わたしは自分の金で買へる程度の書画で気に入るものなどある訳はないと思つてゐるので、「本物」には拘らない。実際神先生の一如庵にある宗達や大雅、蕪村の「本物」を見てしまふと、美術館や文化財級の茶室を除けば、大抵の床の間が貧相に見えてしまふくらゐなのである。だから嶺庵の掛軸にしても、半端なものを買ふつもりはなくて、複製の色紙で十分である。その代り国宝級のものをたくさん持つてゐる。雪舟等伯も、貫之や定家の書もある。それらに比べてしまふと骨董屋で見るものなどとても買ふ気にはならない。それに引きかへ陶磁器や文具、茶道具や香道具の場合は、実際に使ふものだから複製といふ訳にも行かないし、レプリカの方が普通に出回つてゐるものより高いことが多いので、骨董屋が役に立つ訳だ。好みを言へば切はないが、予算に見合つた気に入るものもあるからつひ買ひたくなるのであらう。書画に比して最高級のものを今までの人生の中で見て来た数がそれほど多くないことも、さうしたものを買はせる一因かも知れない。本当に良いものに触れる機会が少なかつた為に、安つぽいものでもよく見えてしまふといふことは確かにあるだらう。其の意味で絵画については昔から随分良いものを観て来たといふ自負はある。

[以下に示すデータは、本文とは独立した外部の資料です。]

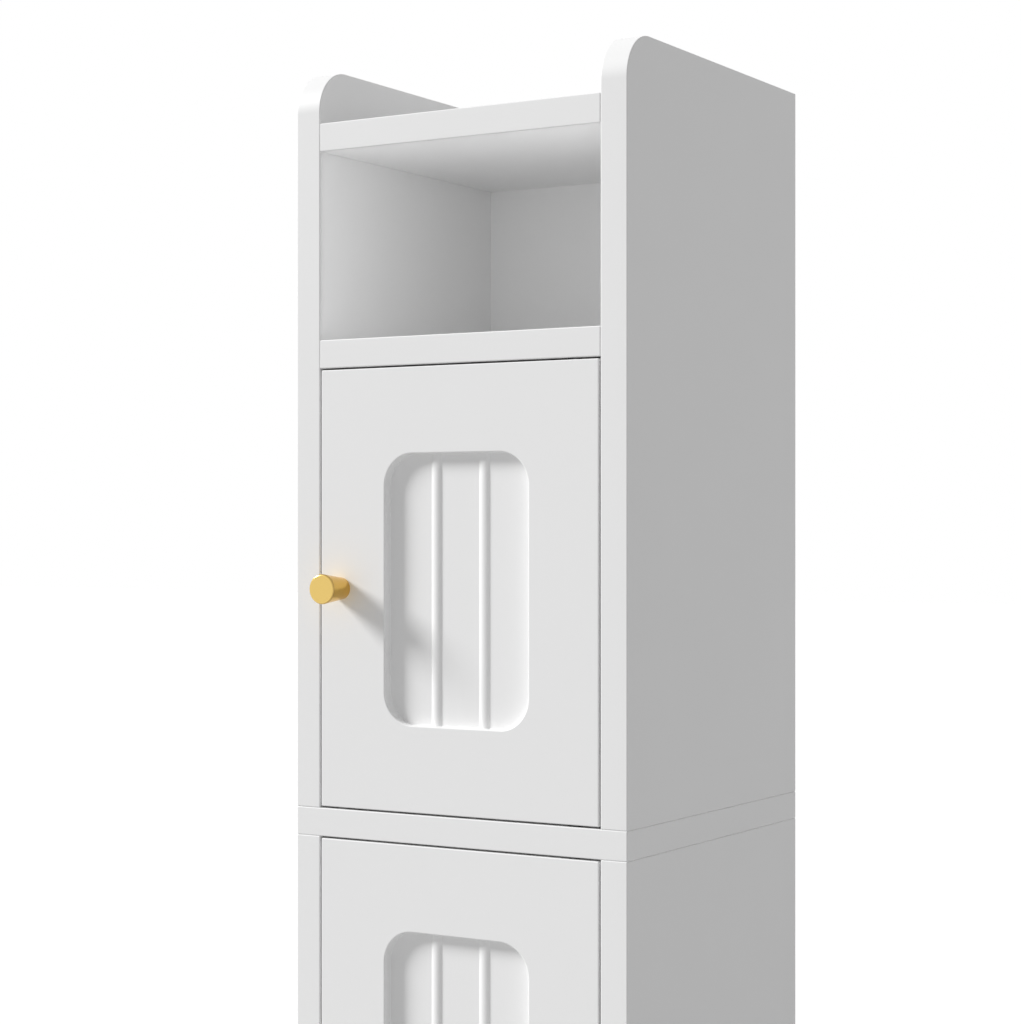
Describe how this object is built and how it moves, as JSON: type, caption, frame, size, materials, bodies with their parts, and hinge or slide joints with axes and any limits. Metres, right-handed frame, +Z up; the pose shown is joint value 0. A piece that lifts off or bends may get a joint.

小学生で上野の西洋美術館にゴヤを見に行き、高校に入ると同じく上野の東博雪舟等伯を見て感じ入り、長じてはパリ時代にカラバツジヲを訪ねてイタリア中を廻り、レンブラントの銅版画のほぼすべてをパリの国立図書館でじつくりと眺めて来た。プラド、ルーヴル、ウフツツイ、アカデミア、ウヰーン美術史、大英博物館、ナシオナルギヤラリー、メトロポリタン、バチカンから台北故宮博物館まで、名だたる美術館には大抵行つた。或はゴツホやピカソ、ミロといつた画家の名を冠した美術館にも行つたし、画家の住居・アトリエの類も随分訪ねてゐる。尊敬する芸術家が住んでゐた家を訪ねるのを「お宅」といふのかと思つてゐたくらゐ、自分はお宅訪問が大好きで、作家詩人画家彫刻家作曲家の生家や住居にはかなり多く行つてゐる。まさに芸術ヲタクのやうなものであらう。